Proposed strategy details. For the aggregate results in Fig. 2, we performed experiments in ten different environments. In each environment, we first perform a learning flight with the same learning flight pattern followed by the robot, with parameters n loops = 6, m points = 150 and b spacing = 0.35 (see the ‘Learning flight’ section). As in the real robot experiments, the learning flight positions assumed by the robot are different from the actual positions owing to path integration drift. If a position risks being inside a tree, it is moved to be 0.5 m away from the landmark centre. The learning flight results in 147 images taken in a 10-m-radius area. The noisy positions and headings resulting from the path integration are used for determining the targets for the neural network learning.
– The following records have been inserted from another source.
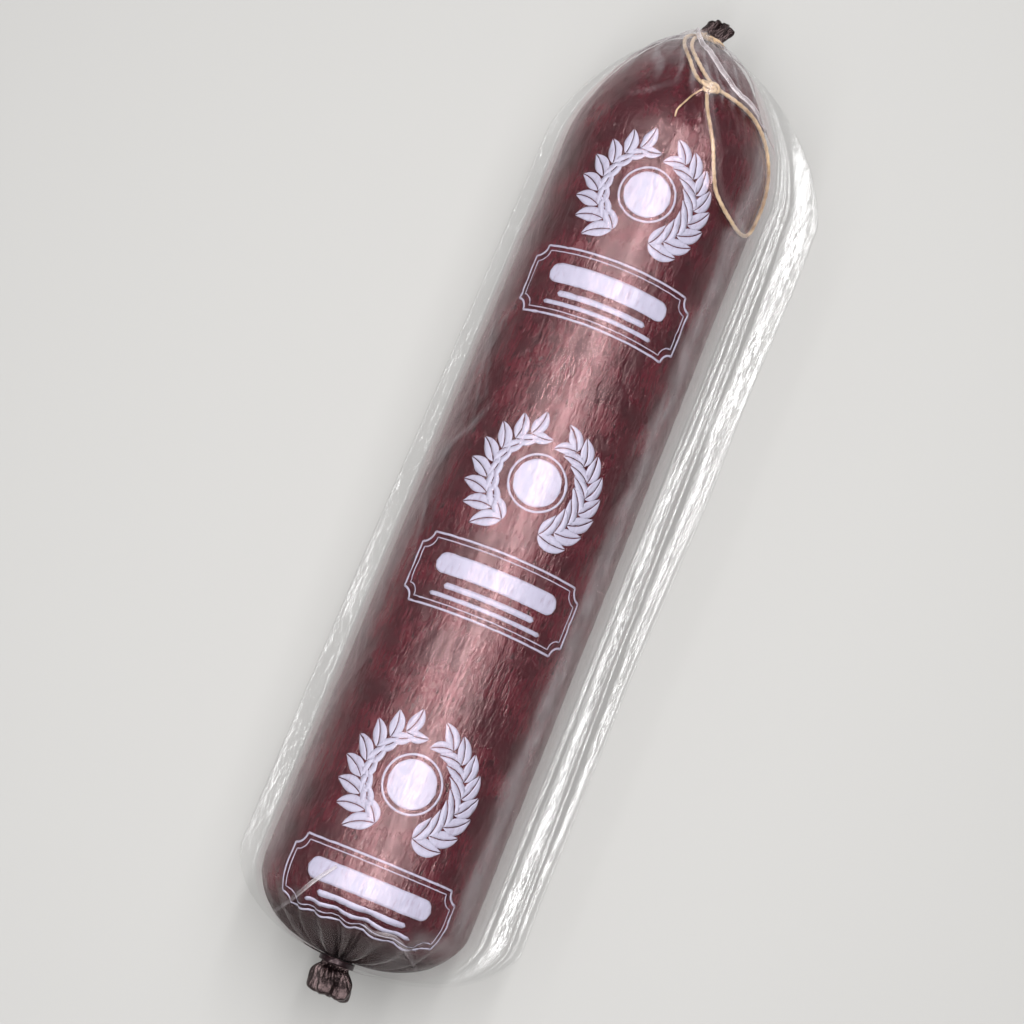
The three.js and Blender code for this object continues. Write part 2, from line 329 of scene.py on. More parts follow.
@dataclass(frozen=True)
class SausageShape:
    """The outline that every piece follows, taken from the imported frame. Sizes in millimetres."""

    radius: float
    half_length: float
    axis_height: float
    casing_floor: float
    blunt: GatheredEnd = BLUNT_END
    tied: GatheredEnd = TIED_END
    swell_height: float = 0.3
    dent_height: float = 0.09
    meridian_step: float = 0.25

    @classmethod
    def from_frame(cls) -> SausageShape:
        """Reads the casing's radius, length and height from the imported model."""
        low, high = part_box("filled_casing")
        wrap_low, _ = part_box("twine_neck_wrap")
        clip_low, clip_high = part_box("neck_clip")
        width = (high[1] - low[1]) / MM
        return cls(
            radius=width / 2 / math.cos(RING_STEP / 2),
            half_length=wrap_low[0] / MM - FIT_GAP,
            axis_height=(clip_low[2] + clip_high[2]) / 2 / MM + BLUNT_END.neck_drop,
            casing_floor=low[2] / MM,
        )

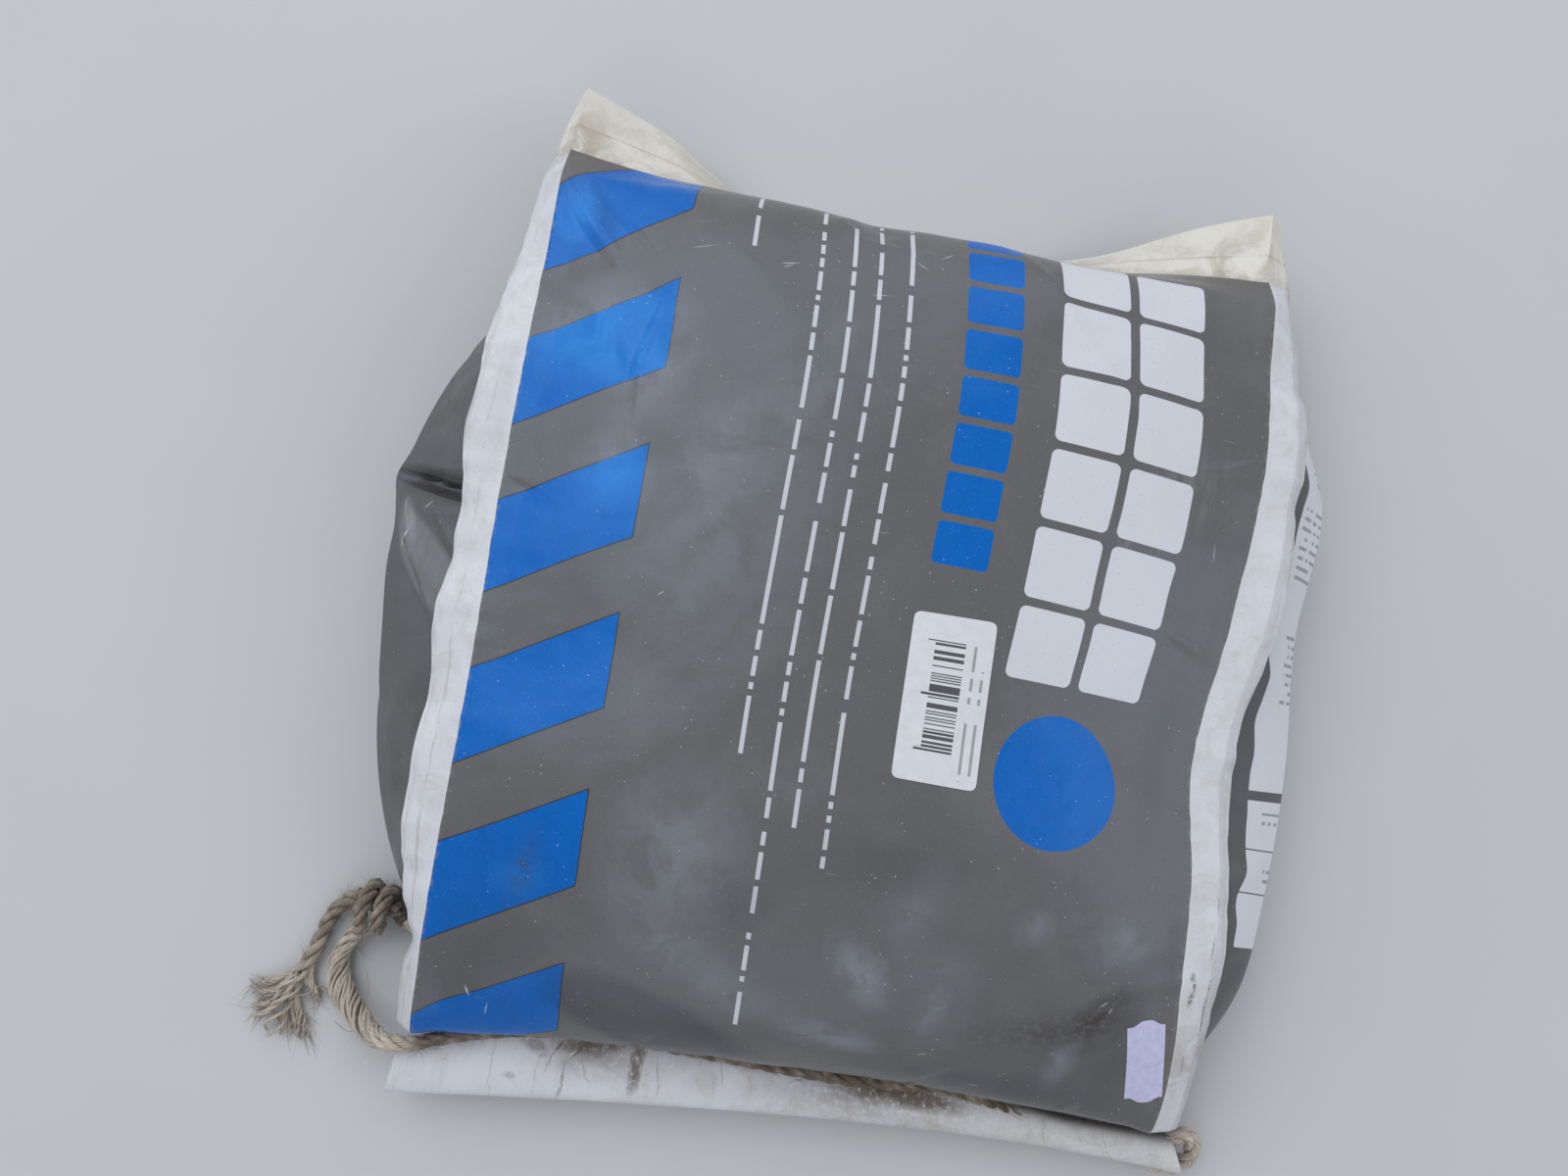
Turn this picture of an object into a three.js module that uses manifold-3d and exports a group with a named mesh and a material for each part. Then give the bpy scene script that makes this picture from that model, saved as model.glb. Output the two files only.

We train an attention network (explained later) for 150 epochs by using the Adam optimizer with a learning rate of 0.0005 and batch size of 8. We use 95% of the dataset for training and 5% for determining a validation loss. During training, rotational augmentation is used, in which each sample image and target are rotated with the same uniformly random angle from the interval [0, 2π]. After training, we simulate a homing run as follows. An omnidirectional picture is taken at the initial location. It is fed to the neural network, which determines a home vector that has both a direction and a magnitude. The vector is used in the same way as on the robot to determine a step size and direction (see the ‘Use of output’ section). When within 2 m of a tree, the desired motion vector is adapted with a basic artificial potential field method55 to veer away from the obstacle. After executing the step, a new image is taken and the procedure is repeated. Each run ends when the simulated drone comes within 1.2 m of the home location or when it has taken 50 steps. For obtaining the aggregated results in Fig. 2, we perform homing runs at 16 locations for different distances, equally spread around a circle. If an initial position is closer to a tree than 1 m, it is moved away from the tree centre to a distance of 1 m. The initial distance is determined by the radius factor, for which 1.0 places the drone at the edge of the LHA. The investigated radius factors are (0.5, 1.0, 1.5, 2.0, 2.5).
Snapshot method. We compare the proposed strategy with a snapshot-based method34. The motivation for choosing this particular snapshot method is that its performance is robust if the current view is similar enough to the snapshot. For this method, a single snapshot is taken at the home location. The simulated drone performs homing as follows: it first moves to a position to the left, right, front and back of the current position. At each displaced position, an image is taken. This image is exhaustively rotated pixel by pixel. For each rotation, the image difference D = |I c − I s | is determined with the home snapshot, in which I c is the current, rotated image and I s is the snapshot image. Per displacement, the minimal image difference min(D) is retained. Having four values for the image difference allows the simulated robot to estimate the best direction to reduce the image difference (D x , D y ). The robot then moves 0.5 m in that direction. Although this method requires only a single snapshot at the home location, it does require many movements on the part of the robot. Moreover, exhaustive rotations are computationally expensive.
Perfect memory method. We also implemented a method that uses the same learning images as the proposed strategy but now stores them for exhaustive matching during navigation. Hence, this perfect memory method stores 147 ‘snapshots’. At each time step, the simulated robot compares the current image with all snapshot images, using the same procedure as detailed for the snapshot method—rotating the image pixel by pixel and retaining the minimal image difference (min(D)) per snapshot. After this exhaustive image matching, the k = 3 most similar snapshots are selected and the corresponding target vectors averaged to give the desired motion vector. This method is inspired by two perfect memory methods from the literature51,52. Both of these methods are more efficient than exhaustive matching in different ways. In ref. 52, only four snapshots were chosen out of all snapshot images made on a grid, on the basis of an observation that more snapshots did not substantially improve homing performance. Here we included all snapshots to ensure maximal performance at the cost of more computation. In ref. 51, the navigation was purely based on left and right commands, depending on the home being visible in the left or right visual hemisphere during a real wasp’s learning flight. Here we stored real-valued target vectors, that is, with a direction and a distance, for better performance and more adequate comparison with the proposed navigation method.